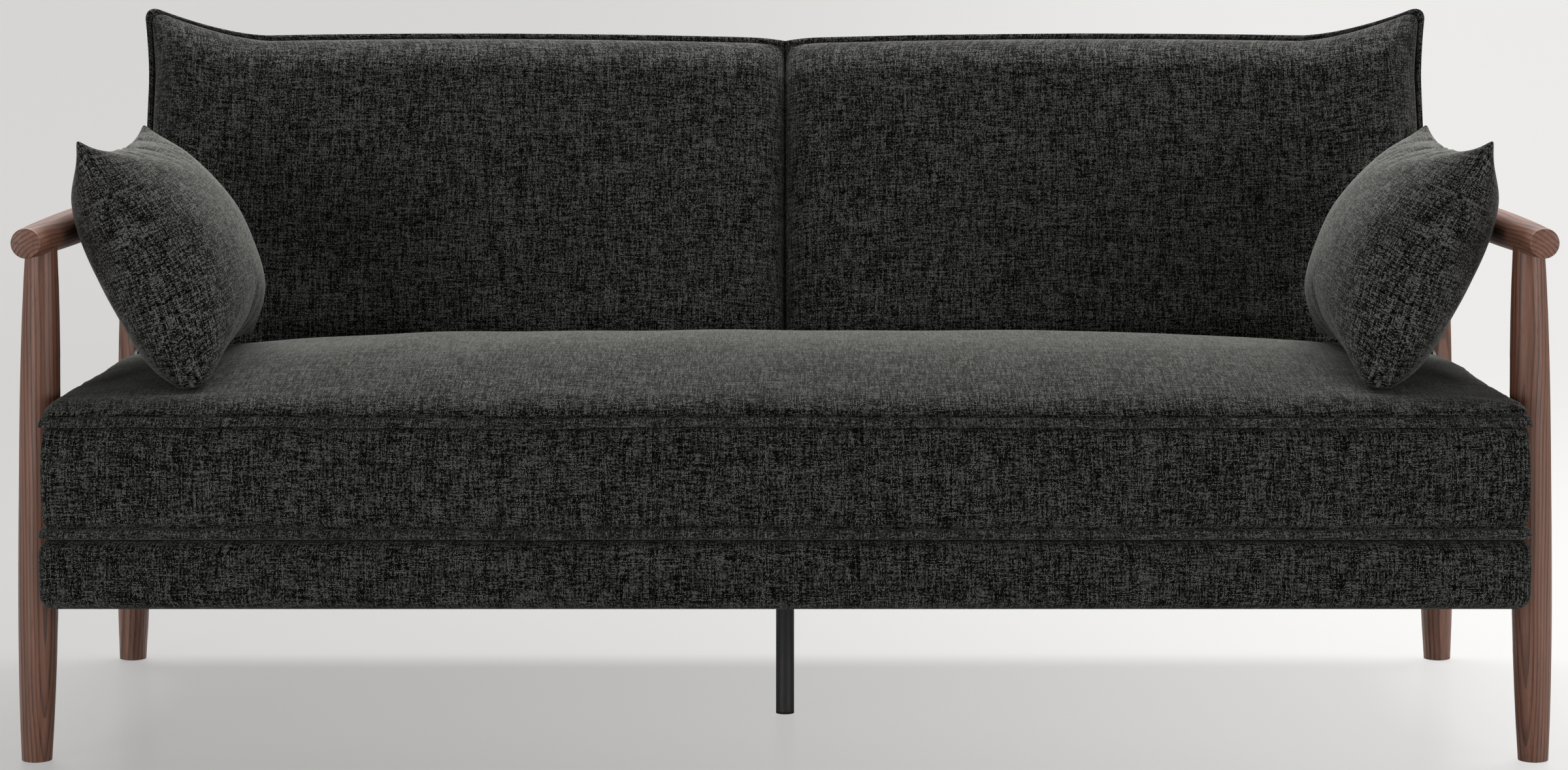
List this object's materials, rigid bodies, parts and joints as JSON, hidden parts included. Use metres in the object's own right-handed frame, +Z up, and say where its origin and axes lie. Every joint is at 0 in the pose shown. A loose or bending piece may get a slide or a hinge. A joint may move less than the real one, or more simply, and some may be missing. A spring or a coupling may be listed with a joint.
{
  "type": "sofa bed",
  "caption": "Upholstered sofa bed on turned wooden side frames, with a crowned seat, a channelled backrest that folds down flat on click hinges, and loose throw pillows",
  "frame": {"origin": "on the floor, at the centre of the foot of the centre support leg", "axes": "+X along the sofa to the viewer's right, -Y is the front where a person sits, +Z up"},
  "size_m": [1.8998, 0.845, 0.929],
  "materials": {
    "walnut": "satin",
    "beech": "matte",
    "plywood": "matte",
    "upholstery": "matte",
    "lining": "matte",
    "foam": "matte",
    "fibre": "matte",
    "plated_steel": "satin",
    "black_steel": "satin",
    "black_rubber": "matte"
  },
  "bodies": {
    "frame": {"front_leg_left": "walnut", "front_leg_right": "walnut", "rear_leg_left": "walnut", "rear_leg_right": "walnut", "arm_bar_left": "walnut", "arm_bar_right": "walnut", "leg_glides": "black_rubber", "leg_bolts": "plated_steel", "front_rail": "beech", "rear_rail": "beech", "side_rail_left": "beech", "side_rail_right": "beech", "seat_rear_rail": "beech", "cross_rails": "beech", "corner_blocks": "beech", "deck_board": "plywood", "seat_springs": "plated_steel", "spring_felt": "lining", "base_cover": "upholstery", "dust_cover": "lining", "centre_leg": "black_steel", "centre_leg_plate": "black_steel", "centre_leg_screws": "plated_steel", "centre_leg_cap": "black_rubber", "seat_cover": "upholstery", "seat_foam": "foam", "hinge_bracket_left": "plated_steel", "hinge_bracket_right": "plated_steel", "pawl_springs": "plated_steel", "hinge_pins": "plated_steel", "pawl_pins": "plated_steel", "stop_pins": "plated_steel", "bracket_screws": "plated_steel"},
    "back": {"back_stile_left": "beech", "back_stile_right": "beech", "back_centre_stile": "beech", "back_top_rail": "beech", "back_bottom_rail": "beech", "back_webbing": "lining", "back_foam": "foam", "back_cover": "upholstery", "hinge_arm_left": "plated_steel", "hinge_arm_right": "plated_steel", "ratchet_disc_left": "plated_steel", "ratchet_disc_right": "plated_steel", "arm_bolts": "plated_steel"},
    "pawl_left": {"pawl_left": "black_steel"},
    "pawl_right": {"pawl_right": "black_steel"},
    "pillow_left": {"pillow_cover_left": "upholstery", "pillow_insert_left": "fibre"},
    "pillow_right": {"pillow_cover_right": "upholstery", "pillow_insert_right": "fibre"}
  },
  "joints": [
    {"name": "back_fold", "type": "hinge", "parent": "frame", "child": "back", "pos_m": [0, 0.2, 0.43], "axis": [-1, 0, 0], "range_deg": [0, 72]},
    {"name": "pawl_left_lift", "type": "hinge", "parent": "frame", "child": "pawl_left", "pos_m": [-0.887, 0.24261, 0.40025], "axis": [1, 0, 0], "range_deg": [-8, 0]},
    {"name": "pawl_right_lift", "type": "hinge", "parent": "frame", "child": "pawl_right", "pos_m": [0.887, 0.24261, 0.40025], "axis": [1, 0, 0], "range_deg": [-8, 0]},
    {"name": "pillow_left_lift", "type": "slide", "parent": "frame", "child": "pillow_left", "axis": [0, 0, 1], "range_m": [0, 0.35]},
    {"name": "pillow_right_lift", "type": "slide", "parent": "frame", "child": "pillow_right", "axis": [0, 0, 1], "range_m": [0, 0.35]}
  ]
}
-=-=-
* **Exercise**: All the data must be duplicated exactly, with nothing added or removed.

* **Full solution**:
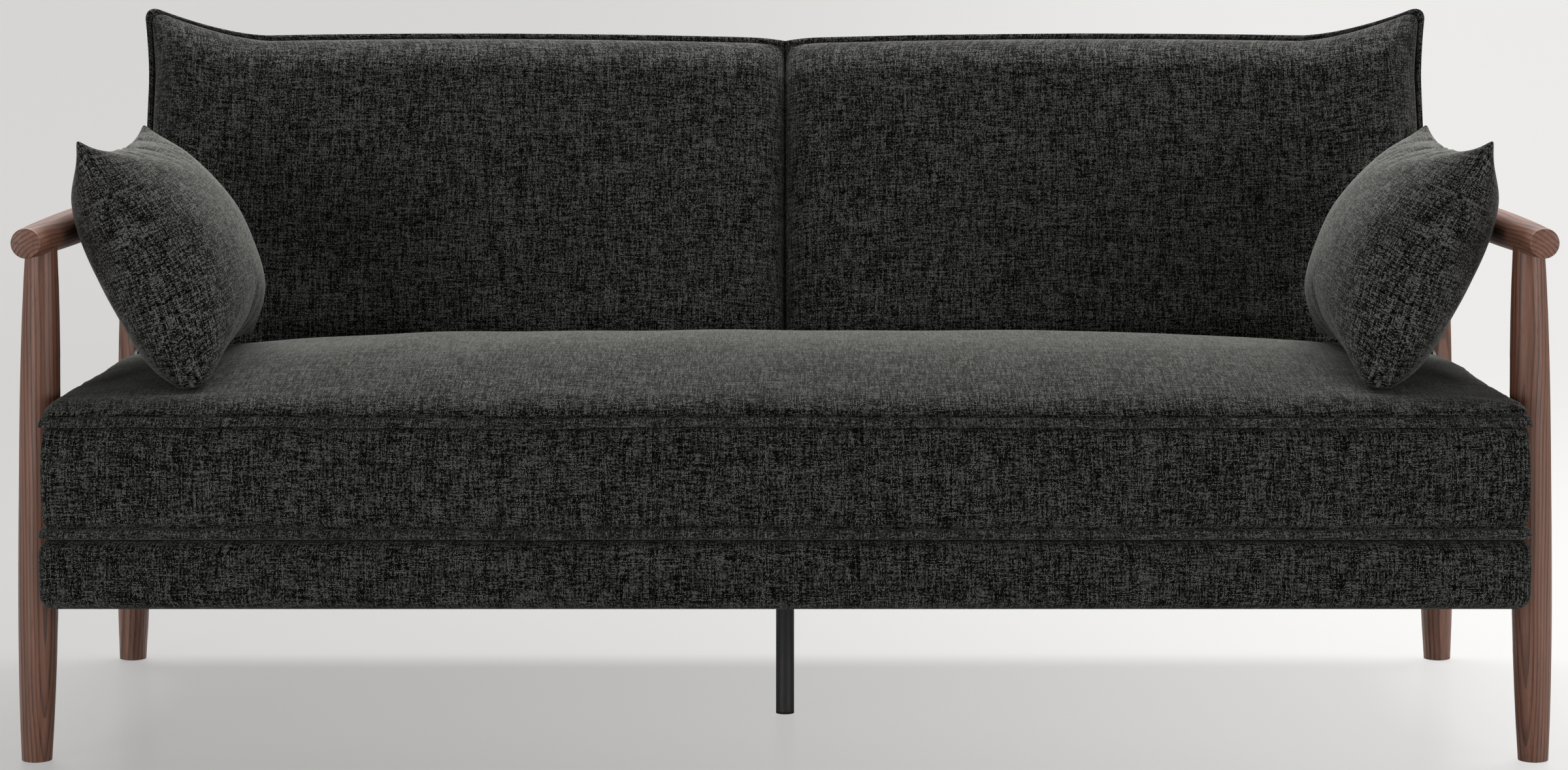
List this object's materials, rigid bodies, parts and joints as JSON, hidden parts included. Use metres in the object's own right-handed frame, +Z up, and say where its origin and axes lie. Every joint is at 0 in the pose shown. A loose or bending piece may get a slide or a hinge. A joint may move less than the real one, or more simply, and some may be missing. A spring or a coupling may be listed with a joint.
{
  "type": "sofa bed",
  "caption": "Upholstered sofa bed on turned wooden side frames, with a crowned seat, a channelled backrest that folds down flat on click hinges, and loose throw pillows",
  "frame": {"origin": "on the floor, at the centre of the foot of the centre support leg", "axes": "+X along the sofa to the viewer's right, -Y is the front where a person sits, +Z up"},
  "size_m": [1.8998, 0.845, 0.929],
  "materials": {
    "walnut": "satin",
    "beech": "matte",
    "plywood": "matte",
    "upholstery": "matte",
    "lining": "matte",
    "foam": "matte",
    "fibre": "matte",
    "plated_steel": "satin",
    "black_steel": "satin",
    "black_rubber": "matte"
  },
  "bodies": {
    "frame": {"front_leg_left": "walnut", "front_leg_right": "walnut", "rear_leg_left": "walnut", "rear_leg_right": "walnut", "arm_bar_left": "walnut", "arm_bar_right": "walnut", "leg_glides": "black_rubber", "leg_bolts": "plated_steel", "front_rail": "beech", "rear_rail": "beech", "side_rail_left": "beech", "side_rail_right": "beech", "seat_rear_rail": "beech", "cross_rails": "beech", "corner_blocks": "beech", "deck_board": "plywood", "seat_springs": "plated_steel", "spring_felt": "lining", "base_cover": "upholstery", "dust_cover": "lining", "centre_leg": "black_steel", "centre_leg_plate": "black_steel", "centre_leg_screws": "plated_steel", "centre_leg_cap": "black_rubber", "seat_cover": "upholstery", "seat_foam": "foam", "hinge_bracket_left": "plated_steel", "hinge_bracket_right": "plated_steel", "pawl_springs": "plated_steel", "hinge_pins": "plated_steel", "pawl_pins": "plated_steel", "stop_pins": "plated_steel", "bracket_screws": "plated_steel"},
    "back": {"back_stile_left": "beech", "back_stile_right": "beech", "back_centre_stile": "beech", "back_top_rail": "beech", "back_bottom_rail": "beech", "back_webbing": "lining", "back_foam": "foam", "back_cover": "upholstery", "hinge_arm_left": "plated_steel", "hinge_arm_right": "plated_steel", "ratchet_disc_left": "plated_steel", "ratchet_disc_right": "plated_steel", "arm_bolts": "plated_steel"},
    "pawl_left": {"pawl_left": "black_steel"},
    "pawl_right": {"pawl_right": "black_steel"},
    "pillow_left": {"pillow_cover_left": "upholstery", "pillow_insert_left": "fibre"},
    "pillow_right": {"pillow_cover_right": "upholstery", "pillow_insert_right": "fibre"}
  },
  "joints": [
    {"name": "back_fold", "type": "hinge", "parent": "frame", "child": "back", "pos_m": [0, 0.2, 0.43], "axis": [-1, 0, 0], "range_deg": [0, 72]},
    {"name": "pawl_left_lift", "type": "hinge", "parent": "frame", "child": "pawl_left", "pos_m": [-0.887, 0.24261, 0.40025], "axis": [1, 0, 0], "range_deg": [-8, 0]},
    {"name": "pawl_right_lift", "type": "hinge", "parent": "frame", "child": "pawl_right", "pos_m": [0.887, 0.24261, 0.40025], "axis": [1, 0, 0], "range_deg": [-8, 0]},
    {"name": "pillow_left_lift", "type": "slide", "parent": "frame", "child": "pillow_left", "axis": [0, 0, 1], "range_m": [0, 0.35]},
    {"name": "pillow_right_lift", "type": "slide", "parent": "frame", "child": "pillow_right", "axis": [0, 0, 1], "range_m": [0, 0.35]}
  ]
}